§ Work to complete:
Would you quote the material below from its first line through the line containing "const fitGap = 0.3;", exactly and with both ends included?

§ Provided data:
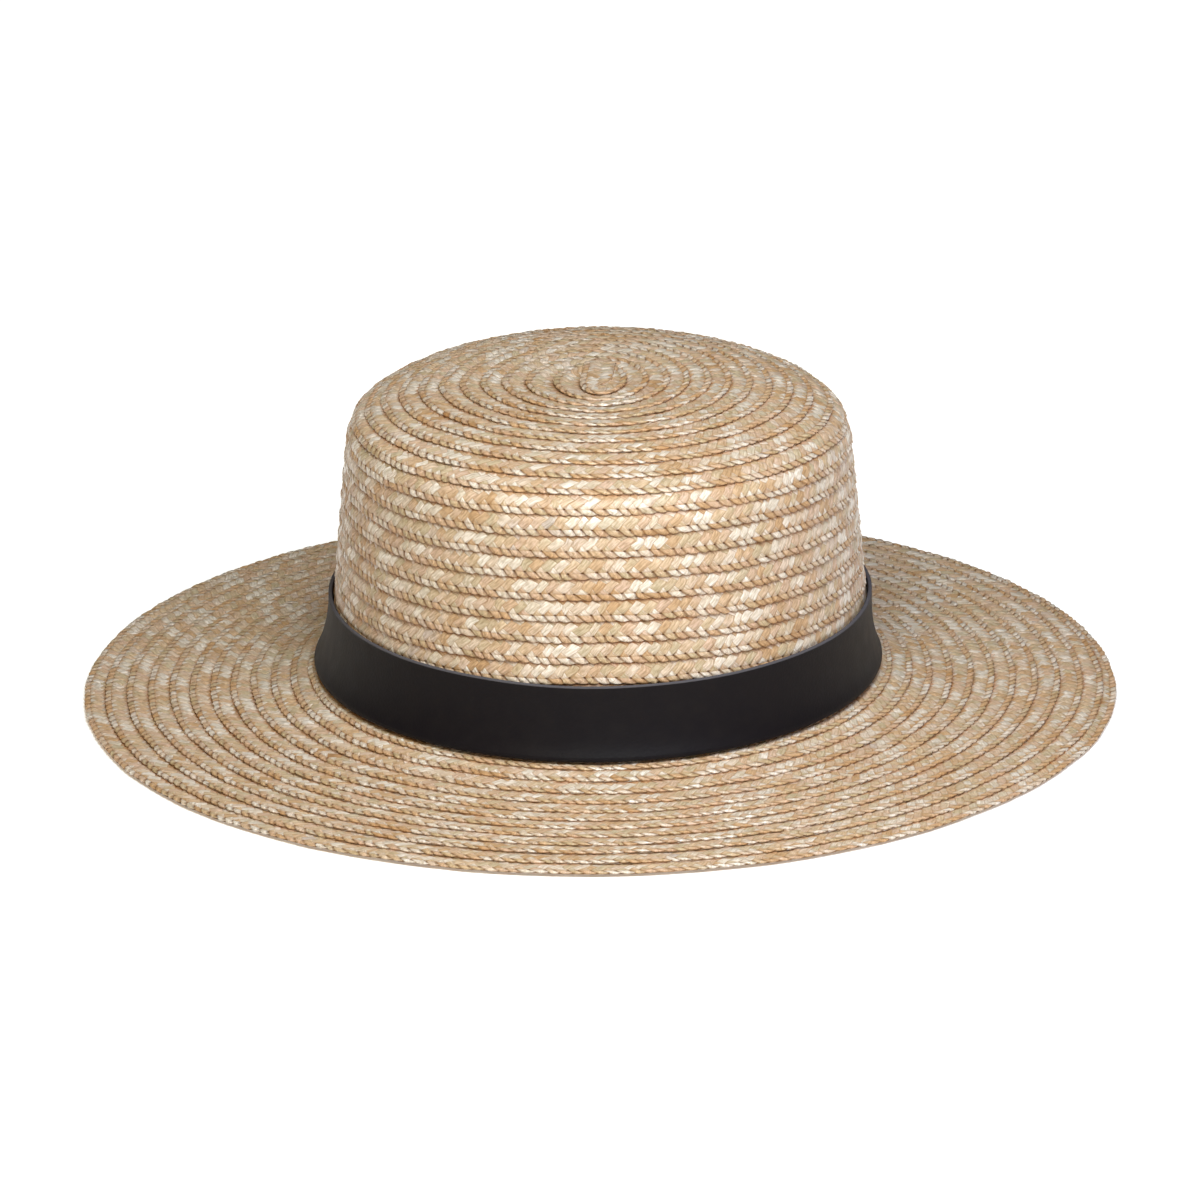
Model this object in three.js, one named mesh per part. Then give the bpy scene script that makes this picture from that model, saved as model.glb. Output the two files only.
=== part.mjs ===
import * as THREE from "three";

// A flat-topped straw hat with a leather band, in millimetres.
// It stands on its brim, the front faces -Y and the long axis of the head runs along Y.

const segmentsRound = 52;      // facets round every oval
const wallThickness = 1.8;     // sewn straw plait
const rowRise = 0.6;           // height of a plait row's outer edge over the next row
const rowDrop = 0.7;           // length of the slope down to the next row
const fitGap = 0.3;            // clearance between neighbouring pieces

// The oval is longer than it is wide by the same amount at every height,
// and by a little less near the middle of the tip.
const extraHalfLength = 15.5;
const extraHalfLengthAtCentre = 8.7;
const ovalSettlesAt = 75;

// Edges of the sewn rows from the middle of the tip down to the crown's lower edge.
const crownRows = [
  { halfWidth: 13.8, height: 100.6 },
  { halfWidth: 20.3, height: 100.6 },
  { halfWidth: 26.8, height: 100.6 },
  { halfWidth: 33.3, height: 100.5 },
  { halfWidth: 39.8, height: 100.2 },
  { halfWidth: 46.2, height: 99.7 },
  { halfWidth: 52.6, height: 98.8 },
  { halfWidth: 59.0, height: 97.5 },
  { halfWidth: 65.2, height: 95.7 },
  { halfWidth: 71.2, height: 93.3 },
  { halfWidth: 76.6, height: 89.9 },
  { halfWidth: 79.1, height: 84.3 },
  { halfWidth: 79.9, height: 78.0 },
  { halfWidth: 80.6, height: 71.5 },
  { halfWidth: 81.2, height: 65.0 },
  { halfWidth: 81.8, height: 58.6 },
  { halfWidth: 82.4, height: 52.1 },
  { halfWidth: 83.0, height: 45.7 },
  { halfWidth: 83.6, height: 39.3 },
  { halfWidth: 84.2, height: 32.9 },
  { halfWidth: 84.6, height: 26.4 },
  { halfWidth: 85.2, height: 20.0 },
  { halfWidth: 86.7, height: 13.9 },
];
const insideRowSkip = 2;       // the inner face takes every second row edge

// Collar that stands inside the crown's lower edge.
const collarTop = 26.0;
const collarThickness = 1.6;
const collarFoot = [
  { halfWidth: 84.3, height: 13.4 },
  { halfWidth: 85.6, height: 11.2 },
];

// Edges of the sewn rows of the brim, from under the band out to the rim.
const brimRows = [
  { halfWidth: 87.6, height: 9.8 },
  { halfWidth: 93.7, height: 7.9 },
  { halfWidth: 100.0, height: 6.0 },
  { halfWidth: 106.3, height: 4.8 },
  { halfWidth: 112.8, height: 4.1 },
  { halfWidth: 119.3, height: 3.6 },
  { halfWidth: 125.8, height: 3.2 },
  { halfWidth: 132.3, height: 2.9 },
  { halfWidth: 138.8, height: 2.6 },
  { halfWidth: 145.3, height: 2.4 },
  { halfWidth: 151.8, height: 2.1 },
  { halfWidth: 158.2, height: 1.5 },
  { halfWidth: 164.6, height: 0.9 },
];

// Underside of the brim from the rim to the head opening.
const restingRingInner = 157.0;
const brimUnderside = [
  { halfWidth: 151.8, height: 0.4 },
  { halfWidth: 138.8, height: 0.9 },
  { halfWidth: 125.8, height: 1.5 },
  { halfWidth: 112.8, height: 2.4 },
  { halfWidth: 100.0, height: 4.2 },
  { halfWidth: 93.0, height: 6.1 },
  { halfWidth: 87.0, height: 8.0 },
  { halfWidth: 83.6, height: 11.2 },
];

// Leather band, its inner face from the top edge down to the brim.
const bandThickness = 1.5;
const bandFace = [
  { halfWidth: 85.2, height: 33.5 },
  { halfWidth: 85.5, height: 27.0 },
  { halfWidth: 86.1, height: 20.5 },
  { halfWidth: 87.7, height: 14.4 },
  { halfWidth: 88.5, height: 12.0 },
  { halfWidth: 89.5, height: 9.9 },
];
const lapLength = 16;          // the strap's end lies over its start at the back
const lapStep = 0.6;           // run of the step down from the strap's cut end

const strawColour = 0xcfa975;
const leatherColour = 0x1c1b1f;

// Unit step from one edge to the next, and the direction that faces outward from it.
function directions(from, to) {
  const run = to.halfWidth - from.halfWidth;
  const fall = to.height - from.height;
  const length = Math.hypot(run, fall);
  return { along: [run / length, fall / length], out: [-fall / length, run / length] };
}

function movedBy(point, direction, distance) {
  return {
    halfWidth: point.halfWidth + direction[0] * distance,
    height: point.height + direction[1] * distance,
  };
}

// The line moved sideways by one distance, square to the mean of its neighbours' directions.
function offsetLine(line, distance) {
  return line.map((point, index) => {
    const before = line[Math.max(index - 1, 0)];
    const after = line[Math.min(index + 1, line.length - 1)];
    return movedBy(point, directions(before, after).out, distance);
  });
}

// Overlapping rows: each one climbs to its outer edge and drops to the next.
function shingledLine(edges) {
  const line = [edges[0]];
  for (let row = 0; row + 1 < edges.length; row += 1) {
    const way = directions(edges[row], edges[row + 1]);
    line.push(movedBy(edges[row], way.along, rowDrop));
    line.push(movedBy(edges[row + 1], way.out, rowRise));
  }
  return line;
}

function extraAt(halfWidth) {
  const share = Math.min(halfWidth / ovalSettlesAt, 1);
  return extraHalfLengthAtCentre + (extraHalfLength - extraHalfLengthAtCentre) * share;
}

function ovalPoint(point, angle) {
  const halfLength = point.halfWidth + extraAt(point.halfWidth);
  return [point.halfWidth * Math.cos(angle), halfLength * Math.sin(angle), point.height];
}

function evenAngles() {
  return Array.from({ length: segmentsRound }, (_, step) => (2 * Math.PI * step) / segmentsRound);
}

// Rings of points joined into a skin; the ring list runs down the outside and back up the inside.
function skinOfRings(rings, closed) {
  const corners = [];
  const round = rings[0].length;
  const lastBand = closed ? rings.length : rings.length - 1;
  for (let level = 0; level < lastBand; level += 1) {
    const upper = rings[level];
    const lower = rings[(level + 1) % rings.length];
    for (let step = 0; step < round; step += 1) {
      const next = (step + 1) % round;
      corners.push(upper[step], lower[step], lower[next]);
      corners.push(upper[step], lower[next], upper[next]);
    }
  }
  return corners;
}

// A fan that closes a ring at the middle of the tip, facing up or down.
function fanOverRing(ring, facesUp) {
  const middle = [0, 0, ring[0][2]];
  const corners = [];
  ring.forEach((point, step) => {
    const next = ring[(step + 1) % ring.length];
    corners.push(middle, ...(facesUp ? [point, next] : [next, point]));
  });
  return corners;
}

function meshFrom(name, corners, colour, roughness) {
  const geometry = new THREE.BufferGeometry();
  geometry.setAttribute("position", new THREE.Float32BufferAttribute(corners.flat(), 3));
  geometry.computeVertexNormals();
  const material = new THREE.MeshStandardMaterial({ color: colour, roughness, metalness: 0 });
  const mesh = new THREE.Mesh(geometry, material);
  mesh.name = name;
  return mesh;
}

// Tip and side wall in one hollow shell, open at the bottom.
function buildCrown() {
  const outside = shingledLine(crownRows);
  const innerEdges = crownRows.filter((_, row) => row % insideRowSkip === 0);
  const inside = offsetLine(innerEdges, -wallThickness).reverse();
  const angles = evenAngles();
  const rings = [...outside, ...inside].map((point) => angles.map((angle) => ovalPoint(point, angle)));
  const corners = [
    ...fanOverRing(rings[0], true),
    ...skinOfRings(rings, false),
    ...fanOverRing(rings[rings.length - 1], false),
  ];
  return meshFrom("crown", corners, strawColour, 0.55);
}

// The collar follows the crown's inner face one fit gap further in.
function collarLine() {
  const nearLowerEdge = crownRows.filter((edge) => edge.height < collarTop);
  const faces = offsetLine([crownRows[crownRows.length - 4], ...nearLowerEdge], -(wallThickness + fitGap));
  const upper = { halfWidth: faces[0].halfWidth, height: collarTop };
  return [upper, faces[1], ...collarFoot];
}

// Collar, the turn outward under the band, and the brim down to its flat resting ring.
function buildBrim() {
  const collar = collarLine();
  const top = shingledLine(brimRows);
  const rim = brimRows[brimRows.length - 1];
  const underRim = { halfWidth: rim.halfWidth, height: 0 };
  const restingEdge = { halfWidth: restingRingInner, height: 0 };
  const collarInside = offsetLine(collar.slice(0, 2), -collarThickness).reverse();
  const outline = [...collar, ...top, underRim, restingEdge, ...brimUnderside, ...collarInside];
  const angles = evenAngles();
  const rings = outline.map((point) => angles.map((angle) => ovalPoint(point, angle)));
  return meshFrom("brim", skinOfRings(rings, true), strawColour, 0.55);
}

// Even facets, plus the edges of the lap at the back of the band.
function bandAngles() {
  const backHalfLength = bandFace[0].halfWidth + extraHalfLength;
  const back = Math.PI / 2;
  const reach = lapLength / 2 / bandFace[0].halfWidth;
  const step = lapStep / backHalfLength;
  const lapEdges = [back - reach - step, back - reach, back + reach];
  const outsideLap = evenAngles().filter((angle) => Math.abs(angle - back) > reach + 2 * step);
  return [...outsideLap, ...lapEdges, back].sort((first, second) => first - second);
}

// The strap is one layer thick, and two at the lap.
function bandLayers(angle) {
  const reach = lapLength / 2 / bandFace[0].halfWidth;
  const fromBack = angle - Math.PI / 2;
  return fromBack >= -reach - 1e-9 && fromBack < reach - 1e-9 ? 2 : 1;
}

// One layer at a time, so the lapped end keeps the thickness of the strap.
function buildBand() {
  const angles = bandAngles();
  const inside = [...bandFace].reverse();
  const outsideByLayers = [1, 2].map((layers) => offsetLine(bandFace, bandThickness * layers));
  const outerRings = bandFace.map((_, level) =>
    angles.map((angle) => ovalPoint(outsideByLayers[bandLayers(angle) - 1][level], angle)));
  const innerRings = inside.map((point) => angles.map((angle) => ovalPoint(point, angle)));
  return meshFrom("hat_band", skinOfRings([...outerRings, ...innerRings], true), leatherColour, 0.5);
}

const hat = new THREE.Group();
hat.name = "straw_hat";
hat.add(buildCrown(), buildBrim(), buildBand());
export default hat;
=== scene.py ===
import math

import bpy
import numpy as np
from mathutils import Matrix, Vector


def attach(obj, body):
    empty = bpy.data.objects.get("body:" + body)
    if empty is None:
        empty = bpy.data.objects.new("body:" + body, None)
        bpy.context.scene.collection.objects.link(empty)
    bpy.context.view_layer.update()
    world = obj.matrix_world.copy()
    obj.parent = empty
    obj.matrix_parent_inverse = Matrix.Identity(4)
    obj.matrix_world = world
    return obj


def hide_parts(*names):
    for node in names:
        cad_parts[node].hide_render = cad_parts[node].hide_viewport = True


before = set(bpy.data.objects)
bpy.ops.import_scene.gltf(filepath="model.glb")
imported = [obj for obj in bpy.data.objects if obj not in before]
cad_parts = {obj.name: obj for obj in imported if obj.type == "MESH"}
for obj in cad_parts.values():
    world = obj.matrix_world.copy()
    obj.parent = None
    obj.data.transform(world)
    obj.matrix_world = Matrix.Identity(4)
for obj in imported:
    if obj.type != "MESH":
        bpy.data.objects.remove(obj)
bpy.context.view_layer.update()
mm = 0.001

# The form is in millimetres. Its rows are the lower edges of every sewn row, from the middle of
# the tip over the shoulder, down the wall and out to the rim: half width and height. Row 1 is first.
hatForm = {
    "rows": [
        (13.8, 100.6), (20.3, 100.6), (26.8, 100.6), (33.3, 100.5), (39.8, 100.2),
        (46.2, 99.7), (52.6, 98.8), (59.0, 97.5), (65.2, 95.7), (71.2, 93.3),
        (76.6, 89.9), (79.1, 84.3), (79.9, 78.0), (80.6, 71.5), (81.2, 65.0),
        (81.8, 58.6), (82.4, 52.1), (83.0, 45.7), (83.6, 39.3), (84.2, 32.9),
        (84.6, 26.4), (85.1, 20.0), (86.0, 13.9), (88.8, 9.6),
        (93.7, 7.9), (100.0, 6.0), (106.3, 4.8), (112.8, 4.1), (119.3, 3.6),
        (125.8, 3.2), (132.3, 2.9), (138.8, 2.6), (145.3, 2.4), (151.8, 2.1),
        (158.2, 1.5), (164.6, 0.9),
    ],
    "rowPitch": 6.5,
    "rowsInward": 4,             # rows that run on past the centre, under the straight length
    "stepsPerRow": 16,
    "extraHalfLength": 15.5,     # how much longer than wide the oval is, each way
    "extraAtCentre": 8.7,
    "ovalSettlesAt": 75.0,       # the half width from which it is that much longer
    "straightStart": 23.0,       # the plait begins with a straight length across the centre
    "straightTurn": 0.25,        # the turn at which it begins to bend round
    "crownLean": (0.8, 12.0, 30.0),   # how far it stands to the right, growing between two heights
    # Turn of the spiral and the row that its lower edge has reached. It drifts out evenly,
    # and the last turns are eased so that the rim is an even oval.
    "spiral": [
        (-1, -1.5), (32, 31.5), (32.5, 32.0), (33, 32.6), (33.5, 33.02), (34, 33.7),
        (34.25, 33.85), (34.5, 34.05), (35, 34.85), (35.25, 34.95), (35.5, 35.05),
        (35.75, 35.4), (36, 36.0), (37, 36.0),
    ],
    # How far the rows stand off that even spiral, in rows outward: degrees round from the
    # front, positive to the right, and below them one line for each of some rows.
    "strayAngles": (-180, -135, -90, -70, -50, -30, -15, 0, 20, 50, 70, 90, 180),
    "stray": {
        0: (0, 0, 0, 0, 0, 0, 0, 0, 0, 0, 0, 0, 0),
        2: (0.15, 0.5, 0.8, 0.5, 0.1, -0.25, -0.4, -0.4, -0.4, -0.2, -0.05, 0.1, 0.15),
        8: (0.2, 0.55, 0.9, 0.55, 0.05, -0.28, -0.45, -0.43, -0.42, -0.2, -0.03, 0.13, 0.2),
        12: (0.1, 0.2, 0.33, 0.33, 0.32, 0.08, -0.11, -0.23, -0.2, 0.04, 0.16, 0.29, 0.1),
        21: (0.24, 0.36, 0.47, 0.46, 0.46, 0.21, 0.05, -0.09, -0.06, 0.18, 0.31, 0.44, 0.24),
        25: (0.0, -0.05, -0.02, 0.03, 0.02, -0.27, -0.38, -0.41, -0.42, -0.2, -0.22, -0.24, 0.0),
        29: (0.0, -0.07, -0.07, 0.0, 0.02, -0.3, -0.38, -0.39, -0.39, -0.31, -0.23, -0.16, 0.0),
        34: (0.0, -0.05, -0.05, -0.08, -0.15, -0.5, -0.63, -0.68, -0.67, -0.47, -0.16, 0.0, 0.0),
        36: (0.0, -0.05, -0.08, -0.13, -0.17, -0.38, -0.43, -0.43, -0.41, -0.26, 0.02, 0.08, 0.0),
    },
}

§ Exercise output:
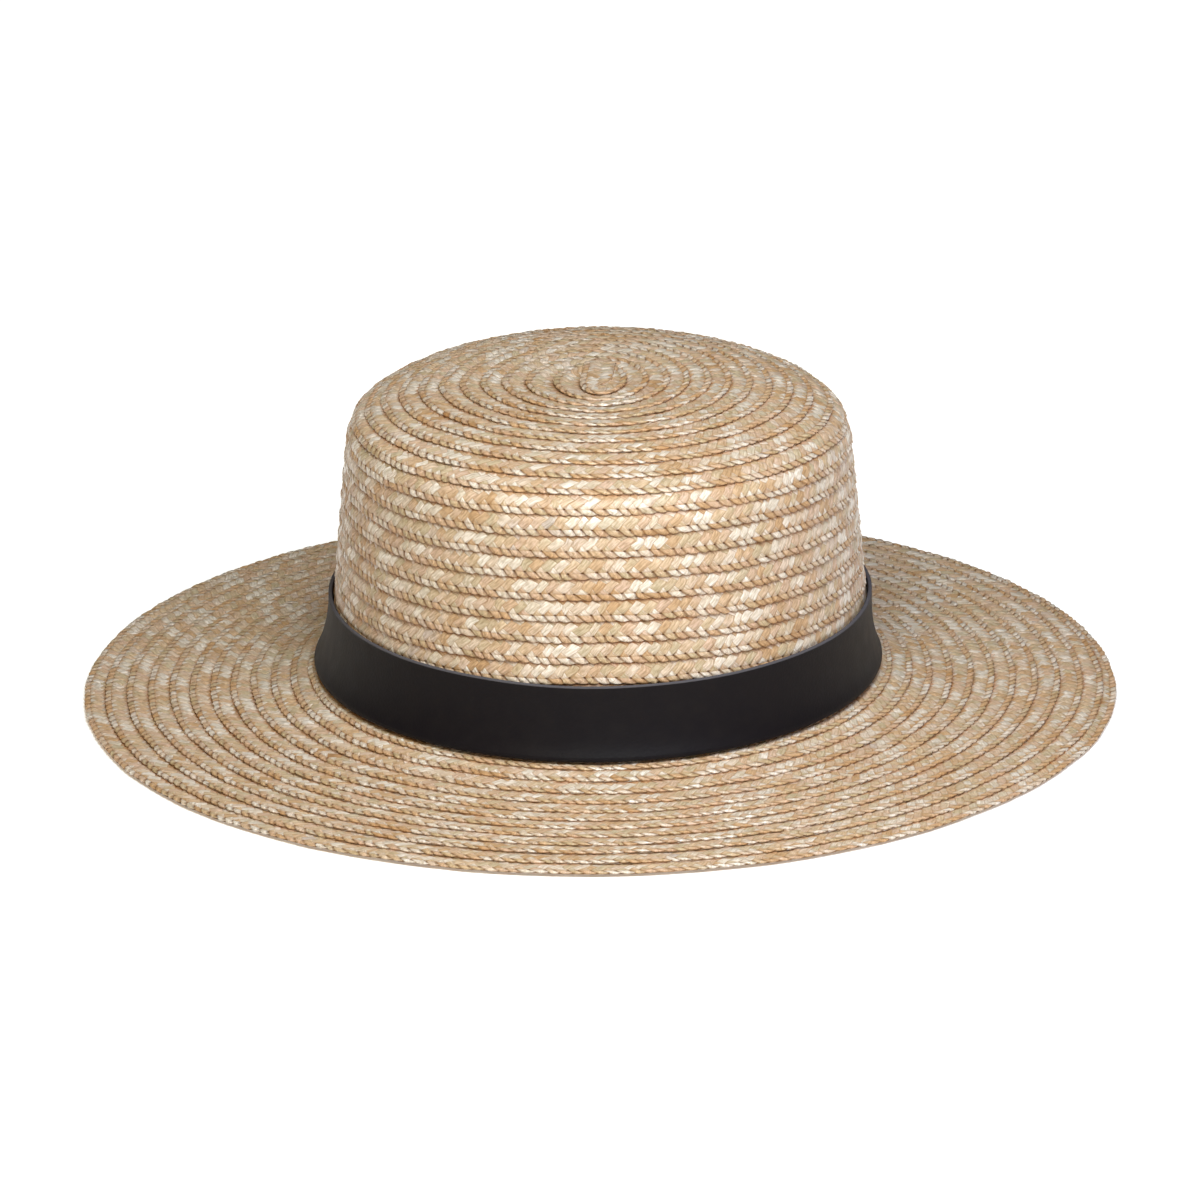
Model this object in three.js, one named mesh per part. Then give the bpy scene script that makes this picture from that model, saved as model.glb. Output the two files only.
=== part.mjs ===
import * as THREE from "three";

// A flat-topped straw hat with a leather band, in millimetres.
// It stands on its brim, the front faces -Y and the long axis of the head runs along Y.

const segmentsRound = 52;      // facets round every oval
const wallThickness = 1.8;     // sewn straw plait
const rowRise = 0.6;           // height of a plait row's outer edge over the next row
const rowDrop = 0.7;           // length of the slope down to the next row
const fitGap = 0.3;            // clearance between neighbouring pieces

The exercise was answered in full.